June 25 (Bloomberg) -- Linda Yueh, an economist at Oxford University, talks with Bloomberg's Maryam Nemazee about the outlook for this weekend's Group of 20 summit in Toronto and proposals for a global bank levy and a tax on securities transactions to clamp down on financial speculation. Yueh, speaking in London, also discusses the debate over austerity measures aimed at cutting budget deficits and stimulating global economic growth. (Source: Bloomberg)

Prime Minister David Cameron said monetary policy will be used to sustain demand if the British economy falters next year, rejecting any loosening of the government’s fiscal consolidation program.

Cameron said reassuring investors about the government’s determination to close Britain’s structural budget gap by 2015 is a priority, and demand management is a job for the central bank. The premier said more work is needed to make sure existing monetary easing translates into more bank lending.

“We want monetary policy to do the work,” Cameron told reporters yesterday as he flew to Canada for the Group of 20 summit. “One of the issues is still bank lending. We want to make sure money is getting out of the banks to the businesses.”

With interest rates at near-zero, Cameron’s comments pave the way for Bank of England Governor Mervyn King to request permission from the Treasury to extend its 200 billion-pound ($300 billion) bond-purchase program, known as quantitative easing, if the economy deteriorates.

Chancellor of the Exchequer George Osborne, who joins Cameron in Toronto later today, announced the biggest budget squeeze since World War II this week.

Top Grade

Moritz Kraemer, head of sovereign ratings for Europe, Middle East and Africa at Standard & Poor’s, praised the measures yesterday while urging the government to sustain its efforts to safeguard the top investment grade for Britain’s government bonds.

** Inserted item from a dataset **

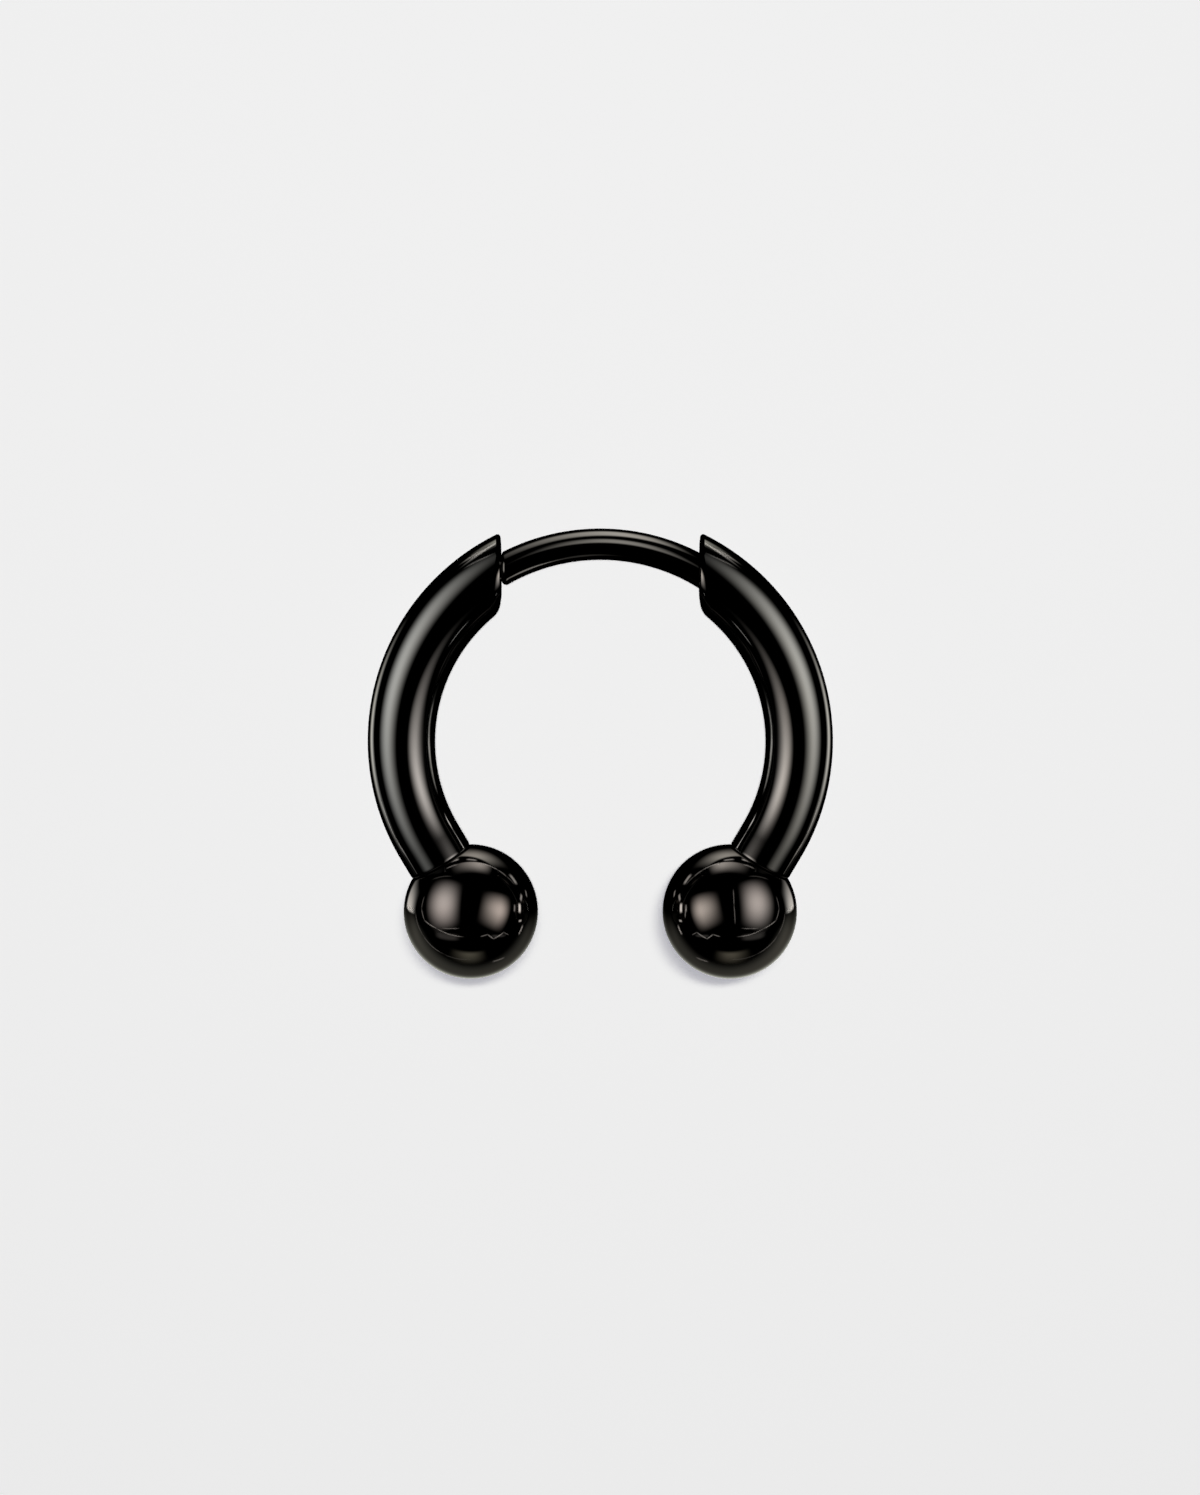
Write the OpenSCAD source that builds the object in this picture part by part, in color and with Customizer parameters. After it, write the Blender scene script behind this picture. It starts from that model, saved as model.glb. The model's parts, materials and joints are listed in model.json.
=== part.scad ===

Cameron’s comments may reassure the U.S. and other G-20 countries that fear excessive fiscal retrenchment may imperil economic recovery after the financial crisis triggered the worst recession since the 1930s.

“We must be flexible in adjusting the pace of consolidation and learn from the consequential mistakes of the past, when stimulus was too quickly withdrawn and resulted in renewed economic hardships and recession,” President Barack Obama wrote in a June 16 letter to G-20 leaders.

Osborne’s budget this week spelled out proposals to cut spending and raise taxes by as much as 40 billion pounds a year, that together with plans set out by his Labour Party predecessor, Alistair Darling, will suck 113 billion pounds out of the economy by 2015. Osborne is due to spell out reductions in departmental budgets in the fall.